→ Problem to work on:
Within the material below, locate the line with "for item in" and the line with "bpy.context.scene.collection.objects.link(rigid_bodies[body])", then return those two lines and all lines between them, exactly as written.

--- START Data section ---

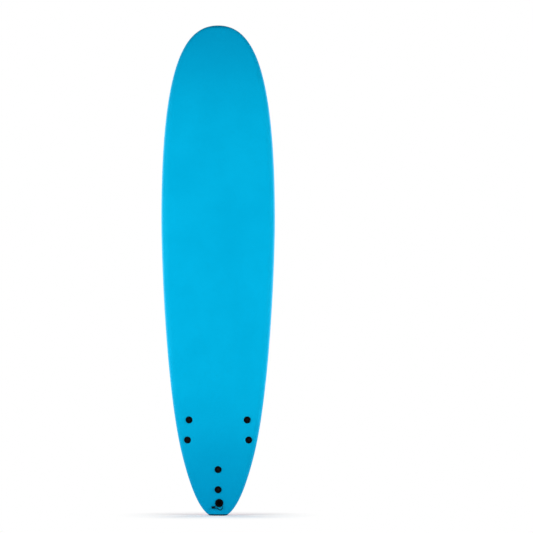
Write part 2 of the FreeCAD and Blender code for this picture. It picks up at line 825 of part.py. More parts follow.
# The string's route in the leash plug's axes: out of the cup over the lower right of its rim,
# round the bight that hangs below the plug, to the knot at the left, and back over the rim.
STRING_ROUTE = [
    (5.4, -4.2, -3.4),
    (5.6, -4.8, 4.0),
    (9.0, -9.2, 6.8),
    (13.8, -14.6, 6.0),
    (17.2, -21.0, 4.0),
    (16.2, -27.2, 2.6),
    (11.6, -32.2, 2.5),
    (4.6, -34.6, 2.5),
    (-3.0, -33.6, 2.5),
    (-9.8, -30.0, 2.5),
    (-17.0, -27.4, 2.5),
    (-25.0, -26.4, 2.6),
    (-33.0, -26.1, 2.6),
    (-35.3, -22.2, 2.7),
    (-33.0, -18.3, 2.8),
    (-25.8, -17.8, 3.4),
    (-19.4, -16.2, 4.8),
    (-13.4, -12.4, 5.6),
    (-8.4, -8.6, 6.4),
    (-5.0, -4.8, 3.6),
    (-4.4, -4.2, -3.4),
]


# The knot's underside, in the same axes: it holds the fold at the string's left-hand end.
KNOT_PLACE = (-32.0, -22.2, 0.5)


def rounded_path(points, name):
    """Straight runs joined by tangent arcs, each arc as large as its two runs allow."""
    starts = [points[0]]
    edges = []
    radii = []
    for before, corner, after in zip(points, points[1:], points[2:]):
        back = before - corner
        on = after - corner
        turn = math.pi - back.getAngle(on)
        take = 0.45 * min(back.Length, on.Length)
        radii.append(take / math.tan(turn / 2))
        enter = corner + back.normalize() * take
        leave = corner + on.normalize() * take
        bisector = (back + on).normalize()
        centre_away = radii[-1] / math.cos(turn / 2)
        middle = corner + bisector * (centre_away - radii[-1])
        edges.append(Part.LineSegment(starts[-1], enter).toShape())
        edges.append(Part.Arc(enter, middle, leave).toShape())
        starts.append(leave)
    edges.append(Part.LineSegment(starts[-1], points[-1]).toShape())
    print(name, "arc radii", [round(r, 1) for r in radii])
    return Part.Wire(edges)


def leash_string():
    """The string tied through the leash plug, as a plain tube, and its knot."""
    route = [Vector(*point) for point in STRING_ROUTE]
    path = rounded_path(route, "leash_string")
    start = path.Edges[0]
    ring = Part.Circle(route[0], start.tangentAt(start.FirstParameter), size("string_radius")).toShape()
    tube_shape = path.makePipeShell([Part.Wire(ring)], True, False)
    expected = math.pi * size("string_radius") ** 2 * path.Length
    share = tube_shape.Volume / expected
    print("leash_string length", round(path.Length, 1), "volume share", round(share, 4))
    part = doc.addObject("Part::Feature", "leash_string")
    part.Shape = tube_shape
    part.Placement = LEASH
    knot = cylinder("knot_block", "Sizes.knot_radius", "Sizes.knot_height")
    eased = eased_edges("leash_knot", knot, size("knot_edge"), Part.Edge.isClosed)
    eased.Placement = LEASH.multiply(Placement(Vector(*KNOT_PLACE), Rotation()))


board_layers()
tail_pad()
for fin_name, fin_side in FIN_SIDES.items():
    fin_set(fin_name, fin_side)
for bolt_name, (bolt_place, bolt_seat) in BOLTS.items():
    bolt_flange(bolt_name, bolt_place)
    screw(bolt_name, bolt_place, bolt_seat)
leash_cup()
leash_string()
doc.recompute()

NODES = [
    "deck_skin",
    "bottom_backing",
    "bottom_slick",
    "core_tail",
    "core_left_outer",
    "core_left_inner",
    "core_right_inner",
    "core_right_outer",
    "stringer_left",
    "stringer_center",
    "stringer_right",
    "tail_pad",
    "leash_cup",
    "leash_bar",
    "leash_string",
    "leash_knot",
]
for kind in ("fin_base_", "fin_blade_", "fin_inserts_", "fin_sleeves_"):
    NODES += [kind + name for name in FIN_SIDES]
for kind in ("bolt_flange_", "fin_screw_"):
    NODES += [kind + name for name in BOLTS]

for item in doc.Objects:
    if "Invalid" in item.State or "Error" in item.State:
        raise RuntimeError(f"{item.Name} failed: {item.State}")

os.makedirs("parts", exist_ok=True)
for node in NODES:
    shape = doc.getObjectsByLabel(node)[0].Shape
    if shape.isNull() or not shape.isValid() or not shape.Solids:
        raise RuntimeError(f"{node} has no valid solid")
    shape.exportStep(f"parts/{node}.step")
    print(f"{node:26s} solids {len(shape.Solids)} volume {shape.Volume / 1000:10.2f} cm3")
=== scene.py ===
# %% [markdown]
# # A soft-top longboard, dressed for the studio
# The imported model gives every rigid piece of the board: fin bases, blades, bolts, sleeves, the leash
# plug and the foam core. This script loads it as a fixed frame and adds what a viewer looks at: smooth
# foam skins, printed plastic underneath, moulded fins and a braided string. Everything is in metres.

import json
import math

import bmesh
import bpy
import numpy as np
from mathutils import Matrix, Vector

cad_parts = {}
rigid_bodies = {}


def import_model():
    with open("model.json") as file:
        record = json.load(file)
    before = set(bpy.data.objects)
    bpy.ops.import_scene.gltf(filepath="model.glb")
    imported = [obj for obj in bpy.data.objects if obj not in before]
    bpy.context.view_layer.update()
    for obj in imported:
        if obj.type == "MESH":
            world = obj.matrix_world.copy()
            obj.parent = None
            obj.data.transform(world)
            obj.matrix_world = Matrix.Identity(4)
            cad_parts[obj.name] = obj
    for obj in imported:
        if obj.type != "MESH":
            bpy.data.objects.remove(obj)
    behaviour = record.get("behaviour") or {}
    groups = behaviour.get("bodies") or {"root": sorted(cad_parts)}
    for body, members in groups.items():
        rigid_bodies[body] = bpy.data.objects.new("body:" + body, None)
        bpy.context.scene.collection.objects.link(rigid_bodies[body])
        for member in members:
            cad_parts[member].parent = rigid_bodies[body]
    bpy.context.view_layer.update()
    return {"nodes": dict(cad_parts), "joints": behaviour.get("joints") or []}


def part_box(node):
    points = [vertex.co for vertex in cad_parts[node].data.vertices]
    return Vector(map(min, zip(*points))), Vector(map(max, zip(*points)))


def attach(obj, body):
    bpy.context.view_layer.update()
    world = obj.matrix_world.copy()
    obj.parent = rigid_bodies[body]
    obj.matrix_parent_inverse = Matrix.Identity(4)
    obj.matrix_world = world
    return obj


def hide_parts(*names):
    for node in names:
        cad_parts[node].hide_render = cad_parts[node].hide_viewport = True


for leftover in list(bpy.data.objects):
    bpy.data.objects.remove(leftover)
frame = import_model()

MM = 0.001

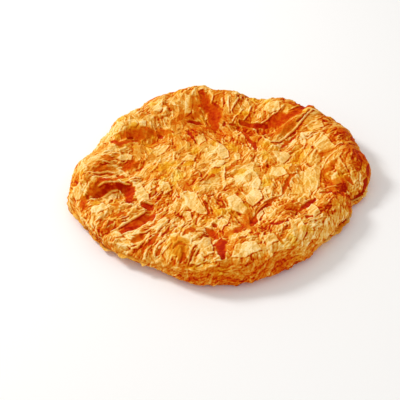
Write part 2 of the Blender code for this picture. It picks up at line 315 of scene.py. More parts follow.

--- END Data section ---

→ Output below:
for item in doc.Objects:
    if "Invalid" in item.State or "Error" in item.State:
        raise RuntimeError(f"{item.Name} failed: {item.State}")

os.makedirs("parts", exist_ok=True)
for node in NODES:
    shape = doc.getObjectsByLabel(node)[0].Shape
    if shape.isNull() or not shape.isValid() or not shape.Solids:
        raise RuntimeError(f"{node} has no valid solid")
    shape.exportStep(f"parts/{node}.step")
    print(f"{node:26s} solids {len(shape.Solids)} volume {shape.Volume / 1000:10.2f} cm3")
=== scene.py ===
# %% [markdown]
# # A soft-top longboard, dressed for the studio
# The imported model gives every rigid piece of the board: fin bases, blades, bolts, sleeves, the leash
# plug and the foam core. This script loads it as a fixed frame and adds what a viewer looks at: smooth
# foam skins, printed plastic underneath, moulded fins and a braided string. Everything is in metres.

import json
import math

import bmesh
import bpy
import numpy as np
from mathutils import Matrix, Vector

cad_parts = {}
rigid_bodies = {}


def import_model():
    with open("model.json") as file:
        record = json.load(file)
    before = set(bpy.data.objects)
    bpy.ops.import_scene.gltf(filepath="model.glb")
    imported = [obj for obj in bpy.data.objects if obj not in before]
    bpy.context.view_layer.update()
    for obj in imported:
        if obj.type == "MESH":
            world = obj.matrix_world.copy()
            obj.parent = None
            obj.data.transform(world)
            obj.matrix_world = Matrix.Identity(4)
            cad_parts[obj.name] = obj
    for obj in imported:
        if obj.type != "MESH":
            bpy.data.objects.remove(obj)
    behaviour = record.get("behaviour") or {}
    groups = behaviour.get("bodies") or {"root": sorted(cad_parts)}
    for body, members in groups.items():
        rigid_bodies[body] = bpy.data.objects.new("body:" + body, None)
        bpy.context.scene.collection.objects.link(rigid_bodies[body])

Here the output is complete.